Setze ich jetzt in Relation wie oft es bei der Bahn ansonsten zu Verspätungen kommt, erscheint der ganze Streikwahnsinn, insbesondere in diesem Ausmaß und in dieser schnellen Frequenz noch unverschämter. Bei etwa zwei von fünf Zügen habe ich eine Verspätung von fünf bis zwanzig Minuten. Böschungsbrände, technische Störung am Zug, Personen oder Tiere am Gleis, Warten auf einen anderen Zug, Signalstörungen, Notarzt- und oder Polizeieinsätze, Bauarbeiten, verzögerte Bereitstellungen des Eingangszuges oder einfache Verzögerungen im Betriebsablauf, werden als Begründungen angegeben.

Die Bahner vermitteln einem damit das die Grundeinstellung: Ist doch egal wann dein Zug kommt, sei doch einfach froh dass Du überhaupt mitgenommen wirst. Käme die Bahn im Regelfall auf die Minute pünktlich und würde verantwortungsvoll und gewissenhaft den Vertrag erfüllen den sie mit mir als Jahreskarteninhaberin geschlossen hat, dann hätte ich Verständnis wenn mein von Brot und Wassersuppe lebender, abgemagerter und notleidender Lockführer für eine handvoll Euro in den Ausstand geht, nachdem er jahrelang pünktlich wie eine Schweizer Uhr seine Züge gefahren ist.

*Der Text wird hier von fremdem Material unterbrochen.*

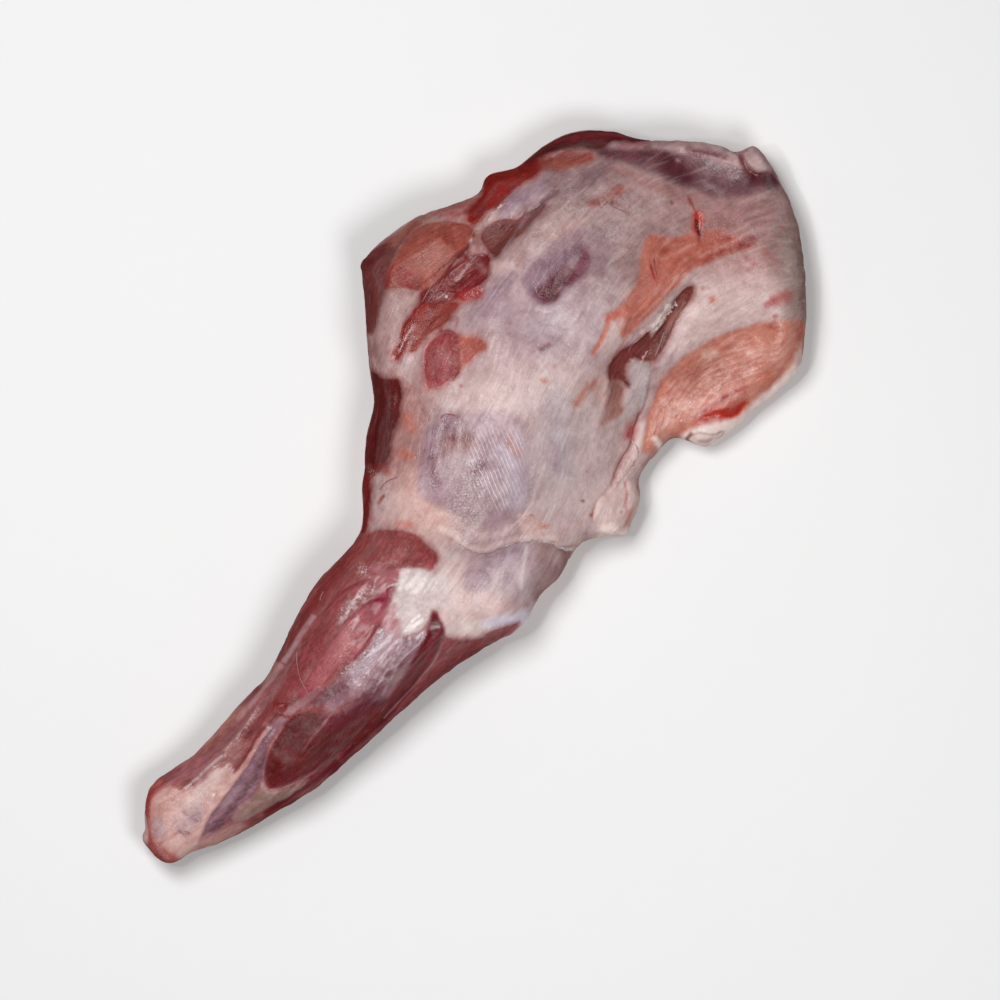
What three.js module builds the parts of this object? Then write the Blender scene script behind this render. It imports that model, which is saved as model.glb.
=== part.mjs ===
// Raw mutton shoulder on the bone: the foreleg of a sheep, from the top of the blade to the knee
// joint, lying on its inner side. It is one piece of meat, so it is one solid.
//
// Millimetres, +Z up. The limb lies along X, with the cut knee joint at -X and the top of the
// blade at +X. The meat is described as a map seen from above:
//   - EDGE, the line where it ends, with how widely the meat rounds over there;
//   - SPOT_HEIGHTS, the height of its upper face over named spots, smoothly joined;
//   - muscles, folds, sheets and hollows, which raise or sink that face.
// A net of equal cells is then wrapped round every point that lies inside those limits.
import * as THREE from "three";

// Driving sizes.
const CELL = [6, 6, 7]; // one cell of the net, along X, Y and Z
const EDGE_SAMPLES = 320; // points along the whole edge line
const BULGE_LEVEL = 0.42; // share of the thickness, from below, at which the edge stands out furthest
const SPOT_REACH = 25; // how far one spot height is felt
const ROUND_REACH = 6; // how near a stretch of edge must be to set the rounding alone
const SETTLE_ROUNDS = 3; // times that the net is evened out and drawn back onto the meat
const PROBE = 0.4; // how far apart the meat's depth is read for its slope
const GENTLEST_SLOPE = 0.05; // square of the slope below which a vertex is moved no faster
const FLATTENED = 0.8; // the lower face lies on the table where it would rise by less than this
const REST_SLACK = 0.05; // what lies this close to the table lies on it

// The edge line, anticlockwise: x, y and the rounding radius, stretch by stretch.
const EDGE = [
  // cut knee joint
  [-204.5, 31, 9], [-213, 28.5, 6], [-220, 23, 5], [-227, 15.5, 5],
  [-231, 7, 5], [-232, 0, 5], [-230, -4, 5], [-224.5, -3.5, 7],
  // underside of the shank
  [-212, -12, 12], [-195, -21, 15], [-176, -29, 20], [-157, -37, 24],
  [-133, -41.5, 28], [-113, -45.5, 28], [-93, -49, 28], [-66, -55.5, 28],
  // point of the elbow
  [-50.5, -62, 24], [-32, -69.5, 19], [-23.5, -70.5, 17], [-14, -68, 17], [3, -71, 16],
  // small flap and the notch above it
  [20, -68, 9], [32.5, -77.5, 6], [38, -84, 5], [46, -83, 5], [60, -78, 5],
  [63, -73, 6], [81, -72.5, 9],
  // breast flap with its rolled rim
  [91, -74, 9], [94.5, -80, 8], [95.5, -87.5, 8], [109, -94.5, 10], [125, -97.5, 12],
  [153, -103.5, 13], [162, -102.5, 15],
  // outer side and its round corner
  [171, -97.5, 19], [192.5, -82, 26], [207.5, -68, 26], [219.5, -53.5, 24], [226.5, -40, 20],
  // stub of gristle, and the top of the blade
  [232.5, -24, 8], [232.5, -18, 6], [229, -16, 6], [224.5, -16.5, 8], [224, -11, 10],
  [218, 4, 13], [206, 20, 13], [201.5, 29, 12], [196.5, 43, 13], [185.5, 57, 14],
  // neck side, cut in steps
  [176, 63, 14], [163, 67.5, 13], [153, 69.5, 12], [144, 77, 10], [139.5, 80, 8],
  [133, 77, 10], [125, 80.5, 12], [113.5, 88, 15], [103.5, 95, 18], [89.5, 100.5, 18],
  [74, 103.5, 14], [67.5, 103.5, 12], [57.5, 94.5, 18], [26.5, 67.5, 24],
  // front of the upper arm and the shank
  [16, 56.5, 25], [5.5, 52, 26], [-19, 38, 27], [-38, 24, 27], [-47, 22.5, 27],
  [-69.5, 24.5, 28], [-85, 24, 26], [-108, 20.5, 24], [-128, 17.5, 22], [-144, 20, 20],
  [-180, 23.5, 15],
];

// Height of the upper face: x, y, height.
const SPOT_HEIGHTS = [
  // shank
  [-222, 12, 37], [-181, 8, 43], [-144, -6, 50], [-94, -14, 58], [-54, -8, 62],
  // elbow and upper arm
  [-26, -60, 48], [-36, -36, 58], [-14, 14, 62], [14, -8, 74], [12, 36, 58], [44, -36, 70],
  // shoulder joint and blade
  [50, 52, 60], [72, 6, 76], [112, 12, 74], [114, 52, 60], [94, 82, 46], [134, 74, 36],
  [152, 40, 60], [172, 20, 58], [174, 56, 34], [206, -4, 42], [214, -36, 40],
  // outer side and flaps
  [182, -46, 54], [184, -72, 42], [146, -52, 52], [116, -34, 58], [140, -84, 28],
  [116, -88, 20], [98, -80, 18], [82, -60, 36], [46, -76, 20], [24, -66, 40],
];

// Height of the lower face above the table, where the meat doesn't rest on it: x, y, height, reach.
const RAISED_SPOTS = [
  [-230, 8, 7, 16], [-20, -66, 12, 20], [-58, 20, 7, 18], [44, -82, 6, 14],
  [160, 66, 7, 24], [226, -20, 12, 20], [70, 100, 9, 20], [-118, 18, 5, 24],
];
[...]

Ist er aber nicht und deswegen habe ich für diesen Amoklauf der GDL auch kein Verständnis. Im Gegenteil. Ich plane eher eine Fahrgastgewerkschaft zu gründen die solange keine Fahrkarten mehr kauft bis diese GDL gefeuert wurden oder in die EVG überführt wurden.

2 Kommentare:

Anonym hat gesagt…

Es sind Lokführer, wie sollen sie denn sonst streiken - Papierflieger falten?

Wenigstens mal eine Gewerkschaft, die sich gegen die Senkung des Reallohns überhaupt erfolgreich zur Wehr setzt!

Cori Panthar hat gesagt…

Wenn sie 5% ehr Gehalt fordern und die Bahn ihnen sogar schon 5% mehr Gehalt zugesteht...und sie trotzdem weiter streiken, dann gehts wohl nicht um die notleidenden Lokführer.